PROBLEM REQUIREMENTS:
Print, exactly as written, every line from the first line of the records below through the line containing "roughness and bumps.", and nothing further.
Start of MATERIAL TO PROCESS
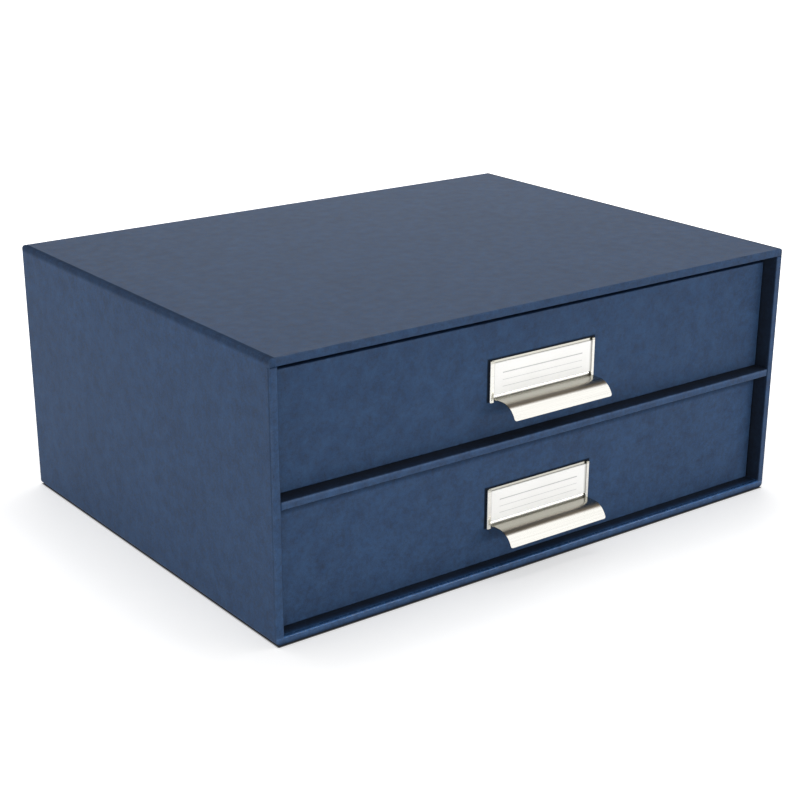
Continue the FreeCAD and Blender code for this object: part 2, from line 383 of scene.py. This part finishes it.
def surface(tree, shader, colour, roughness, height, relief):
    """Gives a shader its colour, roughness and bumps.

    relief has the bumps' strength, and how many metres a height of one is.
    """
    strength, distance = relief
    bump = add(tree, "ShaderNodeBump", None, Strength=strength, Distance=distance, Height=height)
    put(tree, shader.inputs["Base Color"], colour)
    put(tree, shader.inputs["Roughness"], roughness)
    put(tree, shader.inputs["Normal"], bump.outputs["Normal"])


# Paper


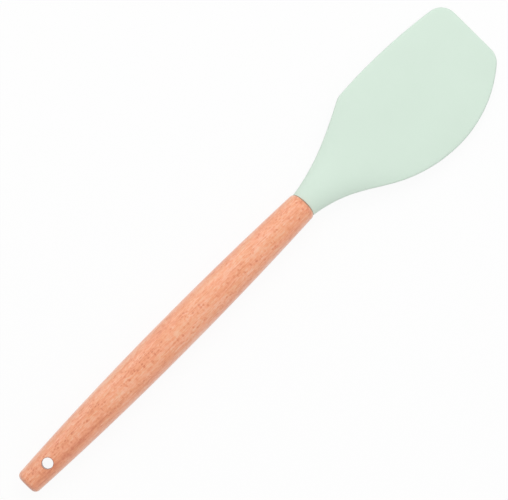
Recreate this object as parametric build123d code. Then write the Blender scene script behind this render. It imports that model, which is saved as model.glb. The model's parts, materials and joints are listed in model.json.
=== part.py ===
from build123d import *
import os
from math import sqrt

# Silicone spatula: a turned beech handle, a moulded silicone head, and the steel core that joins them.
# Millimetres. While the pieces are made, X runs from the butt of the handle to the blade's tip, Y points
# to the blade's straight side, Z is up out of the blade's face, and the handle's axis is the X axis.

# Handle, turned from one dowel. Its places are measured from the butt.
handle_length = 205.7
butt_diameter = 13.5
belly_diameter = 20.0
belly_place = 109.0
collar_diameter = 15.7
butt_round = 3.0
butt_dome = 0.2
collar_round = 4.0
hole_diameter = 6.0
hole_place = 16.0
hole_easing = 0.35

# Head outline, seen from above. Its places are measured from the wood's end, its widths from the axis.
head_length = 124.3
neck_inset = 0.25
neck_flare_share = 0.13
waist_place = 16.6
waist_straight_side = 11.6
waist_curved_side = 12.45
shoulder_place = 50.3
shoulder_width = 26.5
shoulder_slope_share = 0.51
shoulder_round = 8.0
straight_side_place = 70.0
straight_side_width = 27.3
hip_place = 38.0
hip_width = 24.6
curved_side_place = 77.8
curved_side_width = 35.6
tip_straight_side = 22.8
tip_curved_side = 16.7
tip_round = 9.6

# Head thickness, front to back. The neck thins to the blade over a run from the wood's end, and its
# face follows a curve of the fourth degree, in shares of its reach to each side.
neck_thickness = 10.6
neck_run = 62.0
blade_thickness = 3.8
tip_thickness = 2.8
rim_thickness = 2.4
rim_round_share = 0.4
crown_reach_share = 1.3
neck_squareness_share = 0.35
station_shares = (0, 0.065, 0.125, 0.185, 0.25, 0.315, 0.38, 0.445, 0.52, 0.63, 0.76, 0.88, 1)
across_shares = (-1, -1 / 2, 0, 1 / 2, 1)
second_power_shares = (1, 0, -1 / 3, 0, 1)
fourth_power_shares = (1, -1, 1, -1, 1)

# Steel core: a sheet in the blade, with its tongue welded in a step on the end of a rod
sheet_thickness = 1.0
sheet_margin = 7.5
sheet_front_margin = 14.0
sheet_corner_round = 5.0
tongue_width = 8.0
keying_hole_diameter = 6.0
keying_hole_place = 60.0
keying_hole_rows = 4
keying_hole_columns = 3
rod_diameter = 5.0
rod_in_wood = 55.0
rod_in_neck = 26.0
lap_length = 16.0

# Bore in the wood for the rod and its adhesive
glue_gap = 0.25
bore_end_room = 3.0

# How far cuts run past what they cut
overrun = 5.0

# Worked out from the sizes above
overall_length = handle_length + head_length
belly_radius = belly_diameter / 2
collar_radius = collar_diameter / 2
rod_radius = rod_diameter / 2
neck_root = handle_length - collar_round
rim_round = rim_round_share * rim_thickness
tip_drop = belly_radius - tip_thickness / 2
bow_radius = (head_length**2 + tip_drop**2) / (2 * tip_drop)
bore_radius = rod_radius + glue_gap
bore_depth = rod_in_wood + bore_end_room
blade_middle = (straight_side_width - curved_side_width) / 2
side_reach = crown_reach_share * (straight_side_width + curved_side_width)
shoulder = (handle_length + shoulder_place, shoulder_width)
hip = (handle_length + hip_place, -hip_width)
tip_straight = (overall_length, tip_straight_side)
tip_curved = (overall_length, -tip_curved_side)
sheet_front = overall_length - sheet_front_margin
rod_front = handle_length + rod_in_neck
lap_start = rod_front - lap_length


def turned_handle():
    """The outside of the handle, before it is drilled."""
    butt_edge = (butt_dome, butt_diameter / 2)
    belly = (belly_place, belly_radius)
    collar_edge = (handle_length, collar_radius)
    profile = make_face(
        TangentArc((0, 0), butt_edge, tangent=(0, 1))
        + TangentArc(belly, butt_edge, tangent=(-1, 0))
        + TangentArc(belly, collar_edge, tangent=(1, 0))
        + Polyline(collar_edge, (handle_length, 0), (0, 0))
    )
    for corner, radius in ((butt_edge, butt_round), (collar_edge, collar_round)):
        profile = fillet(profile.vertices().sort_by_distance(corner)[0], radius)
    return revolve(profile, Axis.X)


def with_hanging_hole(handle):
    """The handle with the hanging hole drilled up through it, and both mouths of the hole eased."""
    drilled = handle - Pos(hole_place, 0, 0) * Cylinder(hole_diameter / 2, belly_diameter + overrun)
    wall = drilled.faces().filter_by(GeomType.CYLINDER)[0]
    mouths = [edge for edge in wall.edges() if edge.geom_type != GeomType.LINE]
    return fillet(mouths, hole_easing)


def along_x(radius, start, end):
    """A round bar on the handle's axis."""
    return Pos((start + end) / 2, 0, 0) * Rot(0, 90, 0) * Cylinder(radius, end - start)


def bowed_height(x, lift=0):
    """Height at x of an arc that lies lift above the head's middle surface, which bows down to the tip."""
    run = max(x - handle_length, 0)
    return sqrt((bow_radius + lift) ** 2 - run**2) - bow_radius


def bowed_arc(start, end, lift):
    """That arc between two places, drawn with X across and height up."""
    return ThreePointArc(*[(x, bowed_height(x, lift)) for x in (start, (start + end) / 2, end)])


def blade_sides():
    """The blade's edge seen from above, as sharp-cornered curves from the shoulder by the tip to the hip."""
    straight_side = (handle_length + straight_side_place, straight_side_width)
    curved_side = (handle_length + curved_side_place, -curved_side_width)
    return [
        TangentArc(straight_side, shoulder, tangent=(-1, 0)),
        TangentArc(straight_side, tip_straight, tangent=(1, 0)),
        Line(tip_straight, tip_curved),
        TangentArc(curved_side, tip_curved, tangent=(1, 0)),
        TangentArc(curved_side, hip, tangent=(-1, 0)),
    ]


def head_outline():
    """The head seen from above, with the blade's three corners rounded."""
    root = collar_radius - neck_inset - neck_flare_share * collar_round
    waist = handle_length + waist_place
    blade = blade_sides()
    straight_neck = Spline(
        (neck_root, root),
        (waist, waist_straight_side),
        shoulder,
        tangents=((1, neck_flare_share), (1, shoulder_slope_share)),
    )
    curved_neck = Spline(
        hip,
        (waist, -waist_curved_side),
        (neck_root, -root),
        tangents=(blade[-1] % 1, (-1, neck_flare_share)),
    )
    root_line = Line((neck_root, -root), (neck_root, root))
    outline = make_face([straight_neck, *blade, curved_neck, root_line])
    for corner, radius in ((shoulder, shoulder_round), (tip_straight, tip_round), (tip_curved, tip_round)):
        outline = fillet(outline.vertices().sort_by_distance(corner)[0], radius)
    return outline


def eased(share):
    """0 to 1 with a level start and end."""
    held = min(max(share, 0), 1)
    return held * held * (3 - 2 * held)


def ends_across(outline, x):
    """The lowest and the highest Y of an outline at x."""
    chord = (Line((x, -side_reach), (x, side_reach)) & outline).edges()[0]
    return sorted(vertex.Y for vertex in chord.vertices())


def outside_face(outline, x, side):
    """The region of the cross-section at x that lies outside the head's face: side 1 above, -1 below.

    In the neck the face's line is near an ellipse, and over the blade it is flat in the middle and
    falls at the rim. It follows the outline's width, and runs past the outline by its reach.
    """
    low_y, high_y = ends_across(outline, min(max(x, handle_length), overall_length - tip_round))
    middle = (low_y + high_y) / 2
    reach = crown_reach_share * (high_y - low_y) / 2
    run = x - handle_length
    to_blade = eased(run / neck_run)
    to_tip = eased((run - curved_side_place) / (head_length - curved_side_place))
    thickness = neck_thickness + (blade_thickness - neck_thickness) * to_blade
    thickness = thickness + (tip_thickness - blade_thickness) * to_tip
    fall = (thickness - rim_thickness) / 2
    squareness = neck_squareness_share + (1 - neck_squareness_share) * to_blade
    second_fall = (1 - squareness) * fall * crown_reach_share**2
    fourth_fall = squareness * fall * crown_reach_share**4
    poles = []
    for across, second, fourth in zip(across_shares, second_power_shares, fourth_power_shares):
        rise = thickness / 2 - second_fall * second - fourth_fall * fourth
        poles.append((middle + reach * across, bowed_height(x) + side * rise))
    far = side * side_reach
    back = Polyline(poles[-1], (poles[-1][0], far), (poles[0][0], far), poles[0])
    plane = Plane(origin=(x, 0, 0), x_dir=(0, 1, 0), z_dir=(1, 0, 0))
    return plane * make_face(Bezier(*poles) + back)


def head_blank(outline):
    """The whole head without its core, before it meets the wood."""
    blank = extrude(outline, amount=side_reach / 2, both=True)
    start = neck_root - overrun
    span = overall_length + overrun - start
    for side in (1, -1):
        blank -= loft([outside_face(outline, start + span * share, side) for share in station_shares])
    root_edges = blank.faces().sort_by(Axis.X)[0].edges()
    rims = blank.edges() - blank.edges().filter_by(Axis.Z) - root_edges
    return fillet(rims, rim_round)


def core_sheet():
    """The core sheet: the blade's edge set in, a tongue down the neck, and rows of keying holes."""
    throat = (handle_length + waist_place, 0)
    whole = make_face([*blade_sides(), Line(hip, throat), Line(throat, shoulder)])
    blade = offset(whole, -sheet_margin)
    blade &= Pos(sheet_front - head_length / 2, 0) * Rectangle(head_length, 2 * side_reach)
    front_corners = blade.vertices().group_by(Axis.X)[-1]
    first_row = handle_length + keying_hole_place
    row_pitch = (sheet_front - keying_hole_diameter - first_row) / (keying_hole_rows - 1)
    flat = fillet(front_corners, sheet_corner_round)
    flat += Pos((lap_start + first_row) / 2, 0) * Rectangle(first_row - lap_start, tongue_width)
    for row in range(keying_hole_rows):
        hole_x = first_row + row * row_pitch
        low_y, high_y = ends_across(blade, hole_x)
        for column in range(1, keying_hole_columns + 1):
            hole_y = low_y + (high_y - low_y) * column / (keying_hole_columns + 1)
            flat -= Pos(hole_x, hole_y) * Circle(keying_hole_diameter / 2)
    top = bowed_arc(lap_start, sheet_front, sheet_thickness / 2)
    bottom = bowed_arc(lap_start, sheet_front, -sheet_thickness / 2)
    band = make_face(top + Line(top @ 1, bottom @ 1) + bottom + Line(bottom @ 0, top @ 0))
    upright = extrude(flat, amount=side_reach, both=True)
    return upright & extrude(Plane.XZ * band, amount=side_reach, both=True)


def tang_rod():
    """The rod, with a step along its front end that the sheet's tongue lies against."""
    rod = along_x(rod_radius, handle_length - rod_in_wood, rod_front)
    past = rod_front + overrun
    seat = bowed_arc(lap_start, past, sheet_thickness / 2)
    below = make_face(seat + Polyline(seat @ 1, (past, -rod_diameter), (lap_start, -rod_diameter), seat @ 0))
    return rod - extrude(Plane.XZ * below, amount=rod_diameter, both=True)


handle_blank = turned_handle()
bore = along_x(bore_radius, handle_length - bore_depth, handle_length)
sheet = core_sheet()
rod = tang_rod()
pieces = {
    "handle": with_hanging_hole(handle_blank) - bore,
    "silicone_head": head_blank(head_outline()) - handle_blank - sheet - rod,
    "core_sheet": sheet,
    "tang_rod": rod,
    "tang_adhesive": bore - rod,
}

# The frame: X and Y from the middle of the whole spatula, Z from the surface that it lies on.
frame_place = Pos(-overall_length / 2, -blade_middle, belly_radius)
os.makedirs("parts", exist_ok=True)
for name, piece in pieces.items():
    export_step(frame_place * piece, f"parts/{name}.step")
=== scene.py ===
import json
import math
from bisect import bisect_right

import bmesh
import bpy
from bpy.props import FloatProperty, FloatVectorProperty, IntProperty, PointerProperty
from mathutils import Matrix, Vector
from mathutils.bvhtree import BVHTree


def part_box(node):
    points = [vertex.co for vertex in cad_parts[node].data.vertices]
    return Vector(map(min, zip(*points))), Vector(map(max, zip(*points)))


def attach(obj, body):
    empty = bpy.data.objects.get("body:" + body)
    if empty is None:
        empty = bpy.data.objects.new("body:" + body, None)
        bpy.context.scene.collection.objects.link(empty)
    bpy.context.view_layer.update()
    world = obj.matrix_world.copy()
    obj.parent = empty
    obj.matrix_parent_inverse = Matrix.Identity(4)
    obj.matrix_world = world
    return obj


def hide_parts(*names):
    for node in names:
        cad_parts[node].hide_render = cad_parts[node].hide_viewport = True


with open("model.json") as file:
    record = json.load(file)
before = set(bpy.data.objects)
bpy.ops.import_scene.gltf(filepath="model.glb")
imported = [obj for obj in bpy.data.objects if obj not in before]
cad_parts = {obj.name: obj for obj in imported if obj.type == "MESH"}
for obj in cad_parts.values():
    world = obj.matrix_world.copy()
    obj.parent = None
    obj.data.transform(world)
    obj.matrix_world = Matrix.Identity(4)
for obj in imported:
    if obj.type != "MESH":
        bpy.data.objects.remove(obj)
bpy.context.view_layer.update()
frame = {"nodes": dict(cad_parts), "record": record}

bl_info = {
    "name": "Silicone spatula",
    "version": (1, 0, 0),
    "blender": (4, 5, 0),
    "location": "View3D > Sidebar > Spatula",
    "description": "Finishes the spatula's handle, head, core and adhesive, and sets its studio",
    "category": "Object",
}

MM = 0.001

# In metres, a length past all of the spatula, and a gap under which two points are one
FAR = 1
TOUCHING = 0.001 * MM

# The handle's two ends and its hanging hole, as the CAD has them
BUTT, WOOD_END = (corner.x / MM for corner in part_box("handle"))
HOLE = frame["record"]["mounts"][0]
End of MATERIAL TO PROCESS
RESULT OF THIS TASK:
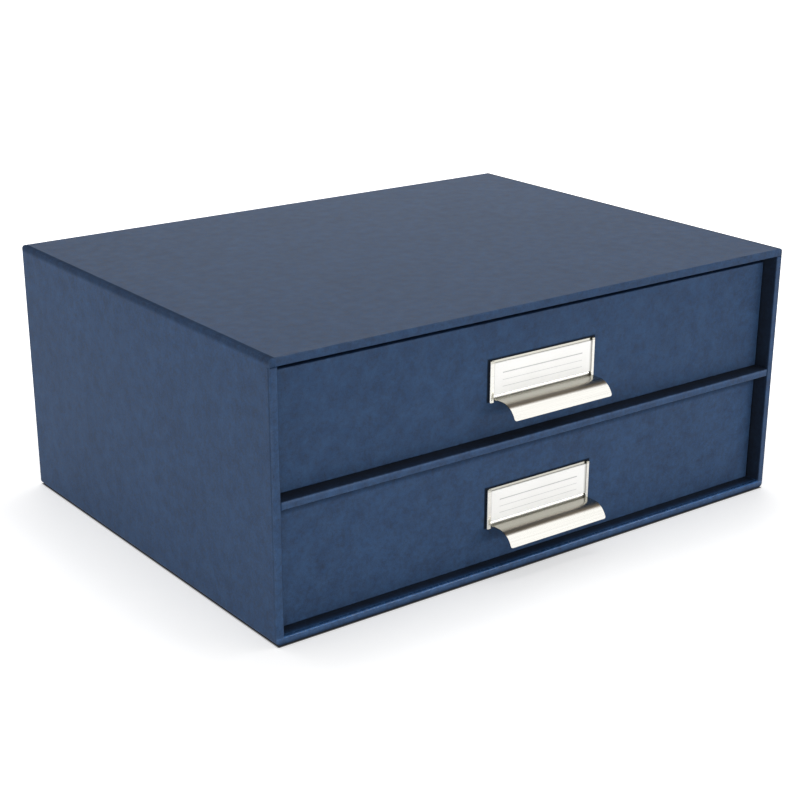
Continue the FreeCAD and Blender code for this object: part 2, from line 383 of scene.py. This part finishes it.
def surface(tree, shader, colour, roughness, height, relief):
    """Gives a shader its colour, roughness and bumps.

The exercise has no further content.